§ What is required:
Repeat exactly each line of the data provided below.

§ Information given:

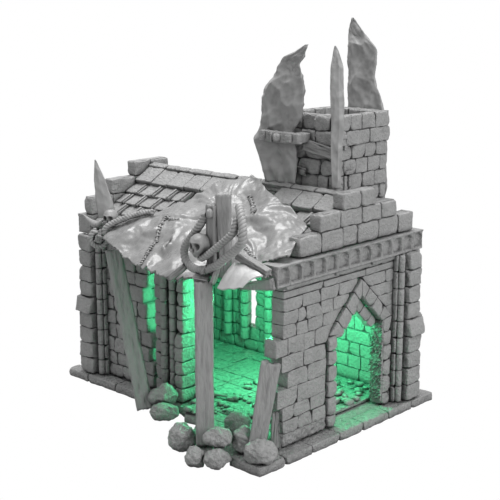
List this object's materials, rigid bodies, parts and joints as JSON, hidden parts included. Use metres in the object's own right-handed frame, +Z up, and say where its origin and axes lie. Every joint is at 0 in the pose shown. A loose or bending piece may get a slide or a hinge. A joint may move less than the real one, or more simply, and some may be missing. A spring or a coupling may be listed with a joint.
{
  "type": "miniature terrain ruin",
  "caption": "Ruined gothic chapel terrain piece: arched side doorway, broken open front under a propped hide awning, lift-off gabled roof and a lift-off chimney ringed with flint shards.",
  "frame": {"origin": "underside of the plinth, at the centre of its 192 x 120 mm main rectangle", "axes": "+X along the ridge towards the gable with the doorway, -Y towards the broken front, +Z up"},
  "size_m": [0.1939, 0.1658, 0.22],
  "materials": {
    "grey_resin": "unpainted grey print, sculpted as masonry",
    "timber_resin": "unpainted grey print, sculpted as split timber",
    "hide_resin": "unpainted grey print, smoother, sculpted as stitched hide",
    "bone_resin": "unpainted grey print, sculpted as bone",
    "flint_resin": "unpainted grey print, sculpted as flaked flint",
    "rope_resin": "unpainted grey print, sculpted as twisted rope"
  },
  "bodies": {
    "base": {"foundation_plinth": "grey_resin", "flagstone_floor": "grey_resin", "right_gable_wall": "grey_resin", "door_hood": "grey_resin", "door_arch": "grey_resin", "left_gable_wall": "grey_resin", "back_wall": "grey_resin", "front_wall_stub": "grey_resin", "front_pier": "grey_resin", "pier_front_left": "grey_resin", "pier_right_back": "grey_resin", "pier_back_left": "grey_resin", "pier_back_right": "grey_resin", "right_frieze": "grey_resin", "right_gable_parapet": "grey_resin", "left_gable_parapet": "grey_resin", "leaning_post": "timber_resin", "centre_post": "timber_resin", "short_prop": "timber_resin", "prop_offcut": "timber_resin", "lintel_plank": "timber_resin", "boulder_1": "grey_resin", "boulder_2": "grey_resin", "boulder_3": "grey_resin", "boulder_4": "grey_resin", "boulder_5": "grey_resin", "boulder_6": "grey_resin", "boulder_7": "grey_resin", "boulder_8": "grey_resin", "boulder_9": "grey_resin", "floor_bone": "bone_resin"},
    "roof": {"roof_deck": "timber_resin", "ridge_slabs_front_left": "grey_resin", "ridge_slabs_front_right": "grey_resin", "ridge_slabs_back": "grey_resin", "tiles_front_left": "grey_resin", "tiles_front_right": "grey_resin", "tiles_back": "grey_resin", "ridge_cap_1": "grey_resin", "ridge_cap_2": "grey_resin", "ridge_cap_3": "grey_resin", "hide_left": "hide_resin", "hide_middle": "hide_resin", "hide_right": "hide_resin", "hide_flap": "hide_resin", "lashed_mast": "timber_resin", "fallen_beam": "timber_resin", "broken_purlin": "timber_resin", "skull_left": "bone_resin", "skull_mast": "bone_resin", "left_stake": "flint_resin", "horn": "bone_resin", "canopy_log": "timber_resin", "left_rope": "rope_resin", "mast_rope": "rope_resin"},
    "tower": {"tower_stack": "grey_resin", "tower_beam": "grey_resin", "shard_left": "flint_resin", "shard_middle": "flint_resin", "shard_right": "flint_resin"}
  },
  "joints": [
    {"name": "roof_lift", "type": "slide", "parent": "base", "child": "roof", "axis": [0, 0, 1], "range_m": [0, 0.08]},
    {"name": "tower_lift", "type": "slide", "parent": "roof", "child": "tower", "axis": [0, 0, 1], "range_m": [0, 0.06]}
  ]
}
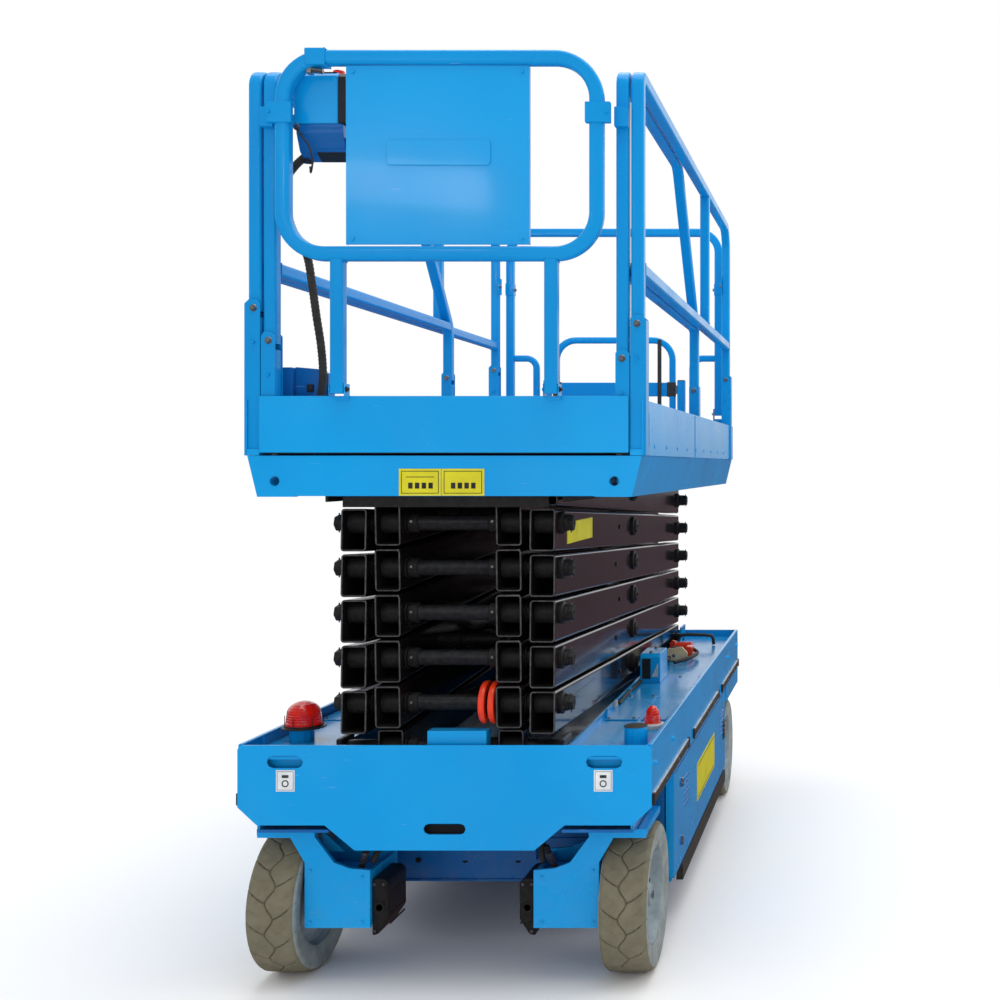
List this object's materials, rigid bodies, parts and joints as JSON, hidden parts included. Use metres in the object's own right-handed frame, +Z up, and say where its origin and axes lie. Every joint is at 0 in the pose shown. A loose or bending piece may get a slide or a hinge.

§ Answer:
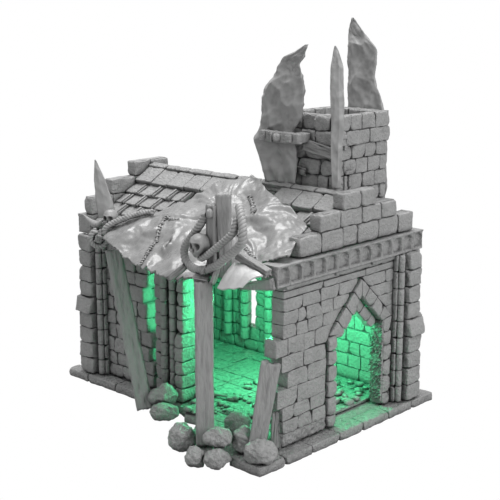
List this object's materials, rigid bodies, parts and joints as JSON, hidden parts included. Use metres in the object's own right-handed frame, +Z up, and say where its origin and axes lie. Every joint is at 0 in the pose shown. A loose or bending piece may get a slide or a hinge. A joint may move less than the real one, or more simply, and some may be missing. A spring or a coupling may be listed with a joint.
{
  "type": "miniature terrain ruin",
  "caption": "Ruined gothic chapel terrain piece: arched side doorway, broken open front under a propped hide awning, lift-off gabled roof and a lift-off chimney ringed with flint shards.",
  "frame": {"origin": "underside of the plinth, at the centre of its 192 x 120 mm main rectangle", "axes": "+X along the ridge towards the gable with the doorway, -Y towards the broken front, +Z up"},
  "size_m": [0.1939, 0.1658, 0.22],
  "materials": {
    "grey_resin": "unpainted grey print, sculpted as masonry",
    "timber_resin": "unpainted grey print, sculpted as split timber",
    "hide_resin": "unpainted grey print, smoother, sculpted as stitched hide",
    "bone_resin": "unpainted grey print, sculpted as bone",
    "flint_resin": "unpainted grey print, sculpted as flaked flint",
    "rope_resin": "unpainted grey print, sculpted as twisted rope"
  },
  "bodies": {
    "base": {"foundation_plinth": "grey_resin", "flagstone_floor": "grey_resin", "right_gable_wall": "grey_resin", "door_hood": "grey_resin", "door_arch": "grey_resin", "left_gable_wall": "grey_resin", "back_wall": "grey_resin", "front_wall_stub": "grey_resin", "front_pier": "grey_resin", "pier_front_left": "grey_resin", "pier_right_back": "grey_resin", "pier_back_left": "grey_resin", "pier_back_right": "grey_resin", "right_frieze": "grey_resin", "right_gable_parapet": "grey_resin", "left_gable_parapet": "grey_resin", "leaning_post": "timber_resin", "centre_post": "timber_resin", "short_prop": "timber_resin", "prop_offcut": "timber_resin", "lintel_plank": "timber_resin", "boulder_1": "grey_resin", "boulder_2": "grey_resin", "boulder_3": "grey_resin", "boulder_4": "grey_resin", "boulder_5": "grey_resin", "boulder_6": "grey_resin", "boulder_7": "grey_resin", "boulder_8": "grey_resin", "boulder_9": "grey_resin", "floor_bone": "bone_resin"},
    "roof": {"roof_deck": "timber_resin", "ridge_slabs_front_left": "grey_resin", "ridge_slabs_front_right": "grey_resin", "ridge_slabs_back": "grey_resin", "tiles_front_left": "grey_resin", "tiles_front_right": "grey_resin", "tiles_back": "grey_resin", "ridge_cap_1": "grey_resin", "ridge_cap_2": "grey_resin", "ridge_cap_3": "grey_resin", "hide_left": "hide_resin", "hide_middle": "hide_resin", "hide_right": "hide_resin", "hide_flap": "hide_resin", "lashed_mast": "timber_resin", "fallen_beam": "timber_resin", "broken_purlin": "timber_resin", "skull_left": "bone_resin", "skull_mast": "bone_resin", "left_stake": "flint_resin", "horn": "bone_resin", "canopy_log": "timber_resin", "left_rope": "rope_resin", "mast_rope": "rope_resin"},
    "tower": {"tower_stack": "grey_resin", "tower_beam": "grey_resin", "shard_left": "flint_resin", "shard_middle": "flint_resin", "shard_right": "flint_resin"}
  },
  "joints": [
    {"name": "roof_lift", "type": "slide", "parent": "base", "child": "roof", "axis": [0, 0, 1], "range_m": [0, 0.08]},
    {"name": "tower_lift", "type": "slide", "parent": "roof", "child": "tower", "axis": [0, 0, 1], "range_m": [0, 0.06]}
  ]
}
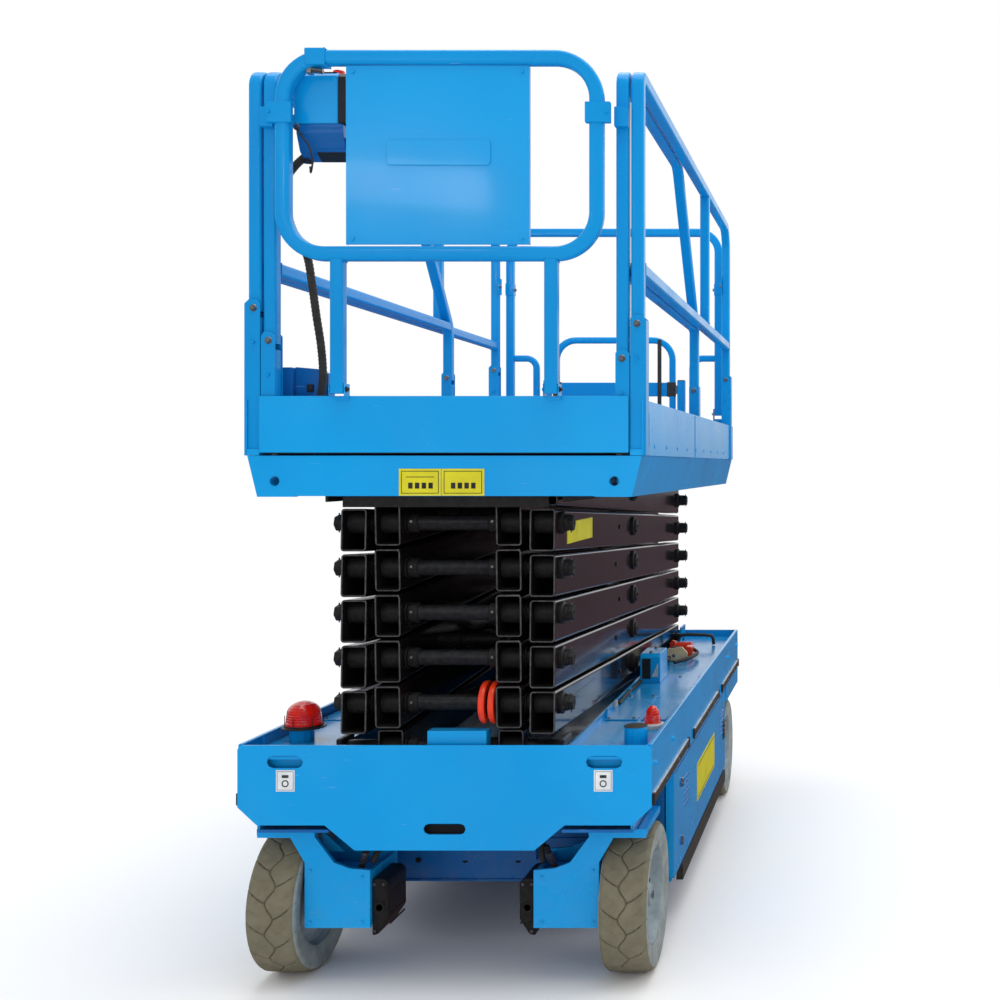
List this object's materials, rigid bodies, parts and joints as JSON, hidden parts included. Use metres in the object's own right-handed frame, +Z up, and say where its origin and axes lie. Every joint is at 0 in the pose shown. A loose or bending piece may get a slide or a hinge.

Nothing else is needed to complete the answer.